## Short problem
Your task is to repeat all of the material exactly.

□ □ □

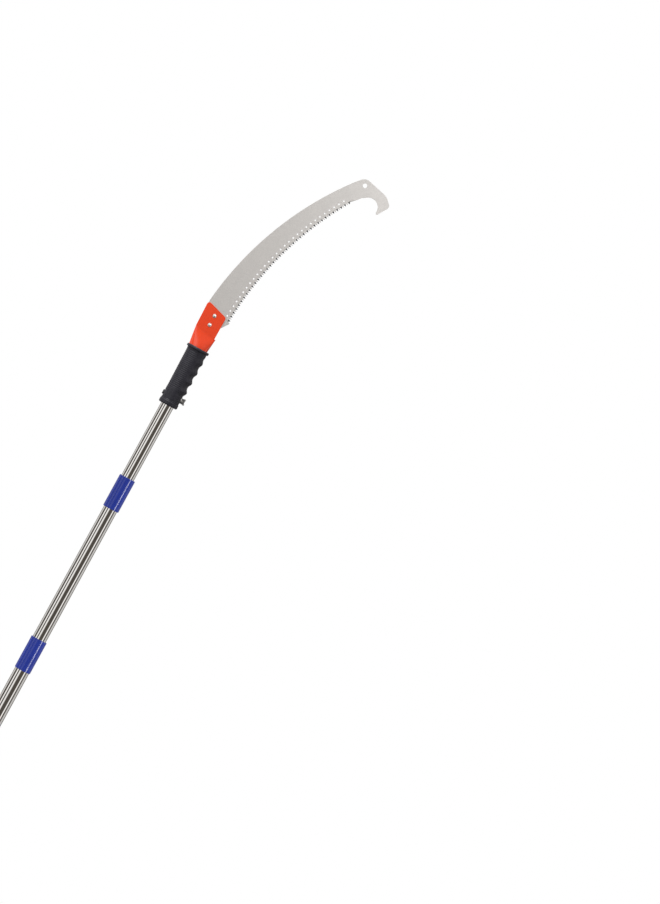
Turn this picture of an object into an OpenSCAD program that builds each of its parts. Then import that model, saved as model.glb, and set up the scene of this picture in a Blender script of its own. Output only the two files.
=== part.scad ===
// Telescoping pole saw: a curved pruning blade with a hooked tip, riveted into a flattened steel
// socket with a finger grip, on three nested tubes that slide and lock by an inner expander.
// The pole runs up +Z from the flat of its butt plug at the origin. The blade lies in the XZ
// plane with its teeth and hook towards +X.

/* [Pole tubes] */
// Length of the lower tube, which carries the butt plug
lower_tube_len = 650; // [600:10:900]
// Length of the middle tube
middle_tube_len = 600; // [480:10:610]
// Length of the upper tube, which carries the saw head
upper_tube_len = 550; // [420:10:600]
// Outside diameter of the middle tube, from which the other two are stepped
middle_tube_d = 26; // [22:0.1:32]
// Wall of each tube
tube_wall = 0.6; // [0.5:0.1:1]
// Radial gap between a tube and the tube that slides in it
tube_gap = 0.2; // [0.15:0.05:0.4]
// Length of the middle tube that shows between the two sleeves
middle_shown = 260; // [150:5:300]
// Length of the upper tube that shows between its sleeve and the grip
upper_shown = 145; // [60:5:200]

/* [Lock sleeves] */
// Length of each sleeve
sleeve_len = 62; // [50:1:90]
// Depth to which a tube end is seated in its sleeve
sleeve_seat = 36; // [20:1:45]
// Wall of the sleeve round the lower tube, which sets the diameter of both sleeves
sleeve_wall = 1.2; // [1:0.1:3]
// Radius on the outer edges of a sleeve
sleeve_edge_r = 0.8; // [0.4:0.1:0.9]

/* [Butt plug] */
// Height of the plug's flange below the lower tube
butt_flange_h = 6; // [4:0.5:10]
// Width of the flange past the tube
butt_flange_out = 1.6; // [1:0.1:4]
// Length of the plug inside the tube
butt_insert = 25; // [15:1:30]
// Wall of the hollow insert
butt_wall = 2.5; // [1.5:0.1:4]

/* [Inner locks] */
// Length of the plug inside the tube end
lock_plug_len = 26; // [20:1:35]
// Thickness of the plug's shoulder
lock_shoulder_h = 4; // [3:0.5:6]
// Diameter of the threaded stud
stud_d = 8; // [6:0.5:9]
// Axial travel of the cone nut between locked and free
cone_travel = 2; // [1:0.5:4]
// Height of the cone nut
cone_h = 20; // [14:1:24]
// Loss of radius of the cone nut over its height
cone_drop = 4; // [2:0.5:4.5]
// Length of the split expander
expander_len = 40; // [32:1:50]
// Wall of the expander at its wide end
expander_wall = 2.2; // [1.6:0.1:3]
// Diameter of the spring pin that holds the plug in the tube
pin_d = 3; // [2:0.5:4]
// Diameter of the retaining screw's shank
lock_screw_d = 4; // [3:0.5:4]

/* [Grip] */
// Length of the grip
grip_len = 114; // [95:1:140]
// Wall of the grip round the socket tube at its lower end
grip_wall = 3.1; // [2.8:0.1:5]
// Growth of the grip's radius from its lower end to its flange
grip_taper = 1.9; // [1.5:0.1:2.5]
// Height of the flange at the top of the grip
grip_flange_h = 5; // [3:0.5:8]
// Width of the flange past the grip
grip_flange_out = 2.5; // [2:0.5:6]
// Height of the rounded lip at the bottom of the grip
grip_lip_h = 9; // [6:0.5:11]
// Width of the lip past the grip
grip_lip_out = 1.1; // [0.5:0.1:2]
// Number of finger ridges
ridge_count = 4; // [3:1:4]
// Height of the first ridge above the grip's lower end
ridge_first = 33.5; // [32:0.5:40]
// Depth of the last ridge below the grip's upper end
ridge_top_in = 22.6; // [16:0.1:26]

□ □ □

## Solution to this task
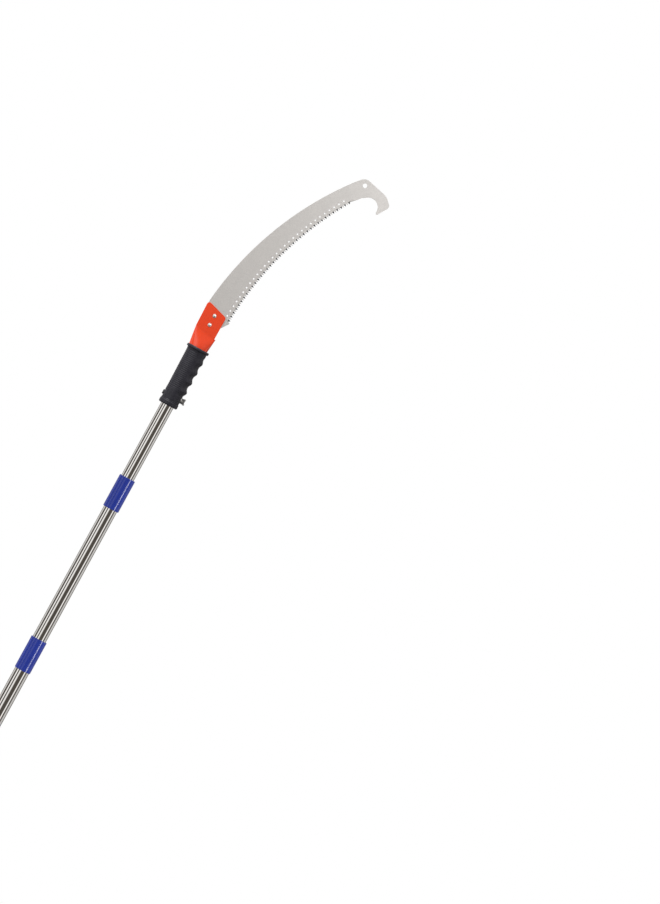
Turn this picture of an object into an OpenSCAD program that builds each of its parts. Then import that model, saved as model.glb, and set up the scene of this picture in a Blender script of its own. Output only the two files.
=== part.scad ===
// Telescoping pole saw: a curved pruning blade with a hooked tip, riveted into a flattened steel
// socket with a finger grip, on three nested tubes that slide and lock by an inner expander.
// The pole runs up +Z from the flat of its butt plug at the origin. The blade lies in the XZ
// plane with its teeth and hook towards +X.

/* [Pole tubes] */
// Length of the lower tube, which carries the butt plug
lower_tube_len = 650; // [600:10:900]
// Length of the middle tube
middle_tube_len = 600; // [480:10:610]
// Length of the upper tube, which carries the saw head
upper_tube_len = 550; // [420:10:600]
// Outside diameter of the middle tube, from which the other two are stepped
middle_tube_d = 26; // [22:0.1:32]
// Wall of each tube
tube_wall = 0.6; // [0.5:0.1:1]
// Radial gap between a tube and the tube that slides in it
tube_gap = 0.2; // [0.15:0.05:0.4]
// Length of the middle tube that shows between the two sleeves
middle_shown = 260; // [150:5:300]
// Length of the upper tube that shows between its sleeve and the grip
upper_shown = 145; // [60:5:200]

/* [Lock sleeves] */
// Length of each sleeve
sleeve_len = 62; // [50:1:90]
// Depth to which a tube end is seated in its sleeve
sleeve_seat = 36; // [20:1:45]
// Wall of the sleeve round the lower tube, which sets the diameter of both sleeves
sleeve_wall = 1.2; // [1:0.1:3]
// Radius on the outer edges of a sleeve
sleeve_edge_r = 0.8; // [0.4:0.1:0.9]

/* [Butt plug] */
// Height of the plug's flange below the lower tube
butt_flange_h = 6; // [4:0.5:10]
// Width of the flange past the tube
butt_flange_out = 1.6; // [1:0.1:4]
// Length of the plug inside the tube
butt_insert = 25; // [15:1:30]
// Wall of the hollow insert
butt_wall = 2.5; // [1.5:0.1:4]

/* [Inner locks] */
// Length of the plug inside the tube end
lock_plug_len = 26; // [20:1:35]
// Thickness of the plug's shoulder
lock_shoulder_h = 4; // [3:0.5:6]
// Diameter of the threaded stud
stud_d = 8; // [6:0.5:9]
// Axial travel of the cone nut between locked and free
cone_travel = 2; // [1:0.5:4]
// Height of the cone nut
cone_h = 20; // [14:1:24]
// Loss of radius of the cone nut over its height
cone_drop = 4; // [2:0.5:4.5]
// Length of the split expander
expander_len = 40; // [32:1:50]
// Wall of the expander at its wide end
expander_wall = 2.2; // [1.6:0.1:3]
// Diameter of the spring pin that holds the plug in the tube
pin_d = 3; // [2:0.5:4]
// Diameter of the retaining screw's shank
lock_screw_d = 4; // [3:0.5:4]

/* [Grip] */
// Length of the grip
grip_len = 114; // [95:1:140]
// Wall of the grip round the socket tube at its lower end
grip_wall = 3.1; // [2.8:0.1:5]
// Growth of the grip's radius from its lower end to its flange
grip_taper = 1.9; // [1.5:0.1:2.5]
// Height of the flange at the top of the grip
grip_flange_h = 5; // [3:0.5:8]
// Width of the flange past the grip
grip_flange_out = 2.5; // [2:0.5:6]
// Height of the rounded lip at the bottom of the grip
grip_lip_h = 9; // [6:0.5:11]
// Width of the lip past the grip
grip_lip_out = 1.1; // [0.5:0.1:2]
// Number of finger ridges
ridge_count = 4; // [3:1:4]
// Height of the first ridge above the grip's lower end
ridge_first = 33.5; // [32:0.5:40]
// Depth of the last ridge below the grip's upper end
ridge_top_in = 22.6; // [16:0.1:26]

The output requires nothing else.